Don Luis a peur de son fils : "doigt tremblant". Il montre
aux morts le comportement de son fils mais son discours est creux, vide,
il n'a pas d'effets, il est donc en situation d'échec. Son fils est
d'ailleurs qualifié par l'adjectif "audacieux". L'injure
faite par son fils est marquée par le terme "railles" :
c'est un vieillard qui n'a plus de prises sur son fils. On peut faire le
parallèle avec Elvire : "doigt tremblant" (Don Luis) //
"frissonnant" (Elvire). Les adjectifs "chaste" et "maigre"
évoquent une certaine fragilité, petitesse, elle attend quelquechose
de Don Juan comme si elle n'avait pas compris et qu'elle en serait encore
amoureuse, comme si elle mendiait quelque chose de quelqu'un qui l'a fait
souffrir. Elvire semble toujours l'aimer, être encore sous son charme
: elle "semblait lui réclamer un suprême sourire"
alors que Don Juan considère que c'est terminé entre eux :
"perfide", Elvire possède donc de la naïveté.
Le grand homme de pierre est rigoureux : "tout droit", "armure",
"coupait le flot noir" (le destin est comme un couperet), il représente
le destin inflexible. Chez Molière, Sganarelle semble sincèrement
malheureux, il avait un lien avec Don Juan, il ne se serait pas permis de
rire de lui, et ici, au contraire, le gérondif "en riant"

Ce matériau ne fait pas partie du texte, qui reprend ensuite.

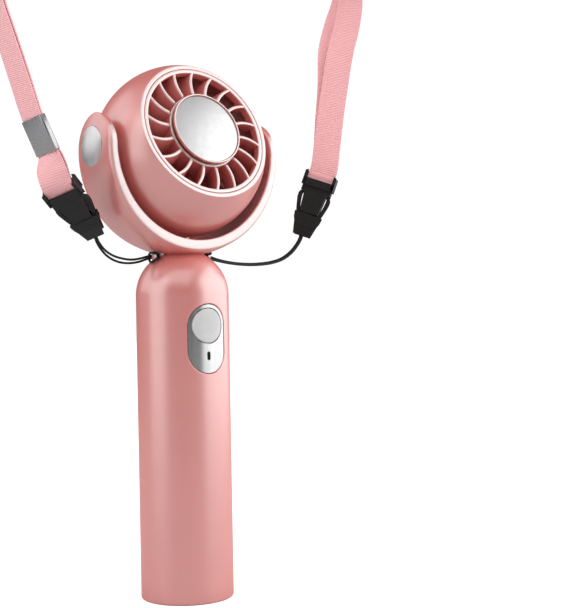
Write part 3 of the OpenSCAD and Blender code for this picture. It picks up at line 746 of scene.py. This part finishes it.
def build_pivot_caps():
    """Each pivot cap: a shallow dome with a rolled edge on a short wall."""
    r, e, sag = 0.00685, 0.0003, 0.0008
    for side, label in ((-1, "left"), (1, "right")):
        low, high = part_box("pivot_cap_" + label)
        seat, top = sorted((abs(low.x), abs(high.x)))
        profile = domed(r, e, top, sag, seat, 14)
        m = axes_at(PIVOT, (side, 0, 0), (0, 1, 0))
        obj = revolve("pivot_cap_%s_piece" % label, profile, m, 96, closed=False)
        finish_piece(obj, "fan_body", MATERIALS["caps"], "silver", "pivot_cap_" + label)


# ---------------------------------------------------------------- head


def build_head_front(sizes):
    """The front shell: a spherical wall between the grille's rim and the seam,
    with a rolled rim, and a boss on each side for the pivot."""
    big, face, wall = sizes.ball_r, sizes.face_at, 0.0018
    seam, seat_r, e = -0.014, 0.02305, 0.0004
    small = big - wall
    rim_r = math.sqrt(big ** 2 - face ** 2)
    a0 = math.asin(face / big)
    a1 = math.asin(seam / big)
    outer = arc(big, a0 - 0.02, a1 + 0.012, 60)
    rim = rounded([(seat_r, face - 0.0029, 0), (seat_r, face, e), (rim_r, face, e),
                   (float(outer[0, 0]), float(outer[0, 1]), 0)], 6)[:-1]
    inner = arc(small, a1, math.asin((face - 0.0029) / small), 30)
    profile = np.concatenate([rim, outer, [[big * math.cos(a1) - 0.0002, seam]], inner])
    shell = revolve("shell", profile, head_axes(sizes), 200)
    boss = np.array([[0.004, 0.0305], [0.006, 0.0306], [0.0063, 0.0303], [0.0063, 0.028], [0.004, 0.028]])
    bosses = [revolve("boss", boss, axes_at(PIVOT, (side, 0, 0), (0, 1, 0)), 64) for side in (-1, 1)]
    obj = join("head_shell_front_piece", [shell] + bosses)
    finish_piece(obj, "head", MATERIALS["shell"], "pink_shell", "head_shell_front")
    # Painted highlight: the rim's flat front gets the paler shell colour.
    paint_front_highlight(obj, head_axes(sizes)[:3, 2])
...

souligne davantage ce désir d'argent de Sganarelle, lui qui avait
si peur de Don Juan a une espèce de rire qui méprise celui
qui est mort, il s'en moque, il a quelquechose d'un petit peu lâche.
Conclusion :
Ce tableau est ambigu : il nous rappelle la perfidie, l'insolence, le
sadisme à l'égard de cette femme mais il garde une dimension
mythique et reste un héros. Les victimes sont peut-être trop
humaines alors que Don Juan rejoint la catégorie de la statue de
pierre. Don Juan rentre dans un éternel temps infini, il reste au
dessus des autres hommes. Il est capable d'affronter son destin. Il campe
dans une attitude de celui qui refuse de se repentir devant Dieu. Les deux
derniers vers sont comme la matérialisation de ce défi. Au-delà
de la mort, Don Juan continue d'avancer.